• [Short problem]:
Find all lines in the listing that include the word "each", then copy them.

• [Dataset section]:

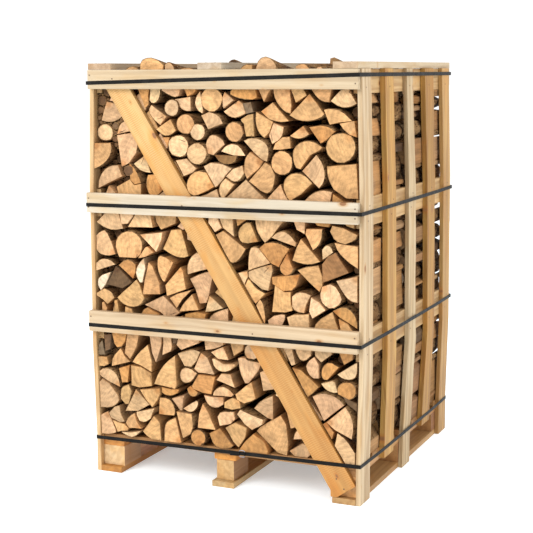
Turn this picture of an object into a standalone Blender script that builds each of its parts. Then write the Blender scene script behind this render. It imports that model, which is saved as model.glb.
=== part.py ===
"""A crate of ash firewood: four rows of split logs stacked in a nailed softwood crate on its pallet.

The logs lie front to back, so their sawn ends show at the front and at the back.
X runs to the right, Y to the back and Z up. The origin is the middle of the crate, on the floor.
"""
import math

import bmesh
import bpy

# The crate's outer size over the posts, and the gap kept where two pieces touch
CRATE_WIDTH = 1.10
CRATE_DEPTH = 1.105
GAP = 0.0003

# The pallet, from the floor up
RUNNER_THICK = 0.022
RUNNER_WIDTH = 0.092
BLOCK_HEIGHT = 0.078
BLOCK_LENGTH = 0.130
OUTER_BLOCK_WIDTH = 0.094
MIDDLE_BLOCK_WIDTH = 0.072
STRINGER_THICK = 0.022
DECK_THICK = 0.024
DECK_BOARDS = 7
DECK_BOARD_WIDTH = 0.100
PALLET_INSET = 0.0225
BLOCK_BOTTOM = RUNNER_THICK + GAP
STRINGER_BOTTOM = BLOCK_BOTTOM + BLOCK_HEIGHT + GAP
DECK_BOTTOM = STRINGER_BOTTOM + STRINGER_THICK + GAP
DECK_TOP = DECK_BOTTOM + DECK_THICK

# Heights of the horizontal boards
RAIL_THICK = 0.024
RAIL_START_INSET = {"bottom": 0.0, "middle": 0.0, "top": 0.004}
RAIL_END_INSET = 0.004
RAIL_HEIGHTS = {"bottom": (0.563, 0.644), "middle": (1.027, 1.104), "top": (1.4997, 1.5725)}
SIDE_RAIL_THICK = 0.020
SIDE_RAIL_HEIGHTS = {"bottom": (0.5256, 0.6316), "middle": (1.0072, 1.1135), "top": (1.484, 1.5722)}
CAP_BOTTOM = 1.5728
CAP_THICK = 0.024
CAP_SPANS = {"left": (-0.543, -0.443), "middle": (-0.077, 0.020), "right": (0.452, 0.546)}

# The side posts: thickness, foot height, and the front and back edges from the crate's front, each
# at the foot, at the middle and at the top
THIN_POST = 0.017
THICK_POST = 0.021
POST_TOP = 1.5725
SIDE_POSTS = (
    ("1", THIN_POST, 0.0, (0.0, 0.0, 0.0), (0.106, 0.103, 0.101)),
    ("2", THICK_POST, 0.106, (0.258, 0.258, 0.243), (0.368, 0.364, 0.340)),
    ("3", THIN_POST, 0.0, (0.491, 0.529, 0.517), (0.586, 0.631, 0.592)),
    ("4", THICK_POST, 0.106, (0.737, 0.773, 0.741), (0.846, 0.871, 0.861)),
    ("5", THIN_POST, 0.0, (1.001, 1.008, 1.000), (1.105, 1.105, 1.105)),
)
# How far the logs press the side posts outwards, in full between these heights
BOW = 0.011
BOW_LOW = 0.500
BOW_HIGH = 1.120

# The diagonal brace, as it is seen from its own side of the crate: distance from the left, height
BRACE_THICK = 0.022
BRACE_OUTLINE = (
    (0.028, 1.568), (0.985, 0.0470), (0.985, 0.0226), (1.010, 0.0226), (1.0815, 0.0720), (0.130, 1.568),
)

# The flat straps: width, thickness, and heights at the front left, front right, back right, back left
STRAP_WIDTH = 0.014
STRAP_THICK = 0.0010
STRAP_HEIGHTS = {
    "top": (1.5230, 1.5510, 1.5500, 1.5330),
    "upper": (1.0570, 1.0645, 1.0645, 1.0600),
    "lower": (0.5880, 0.5910, 0.5890, 0.5880),
    "bottom": (0.1345, 0.1470, 0.1390, 0.1390),
}
BUCKLE_WIDTH = 0.026
BUCKLE_HEIGHT = 0.028
BUCKLE_WIRE = 0.0032
BUCKLE_FROM_LEFT = 0.632

# The stack: four rows, from the crate's front, and what the logs keep clear of
LOG_LENGTH = 0.260
ROW_STARTS = (0.004, 0.274, 0.544, 0.814)
ROW_NAMES = ("front", "second", "third", "back")
LOG_GAP = 0.0024
LOG_MOST_OVERLAP = 0.012
BEHIND_BRACE = 0.0195
END_RELIEF = 0.030
CORE_OVERLAP = 0.006
EDGE_LOG_INSET = 0.002
LEAST_AREA = 1e-5
SIDE_MARGIN = 0.0012
CORE_SIDE = 0.042
CORE_TOP = 1.536
TOP_COURSE_BASE = 1.515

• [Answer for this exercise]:
Turn this picture of an object into a standalone Blender script that builds each of its parts. Then write the Blender scene script behind this render. It imports that model, which is saved as model.glb.
# The side posts: thickness, foot height, and the front and back edges from the crate's front, each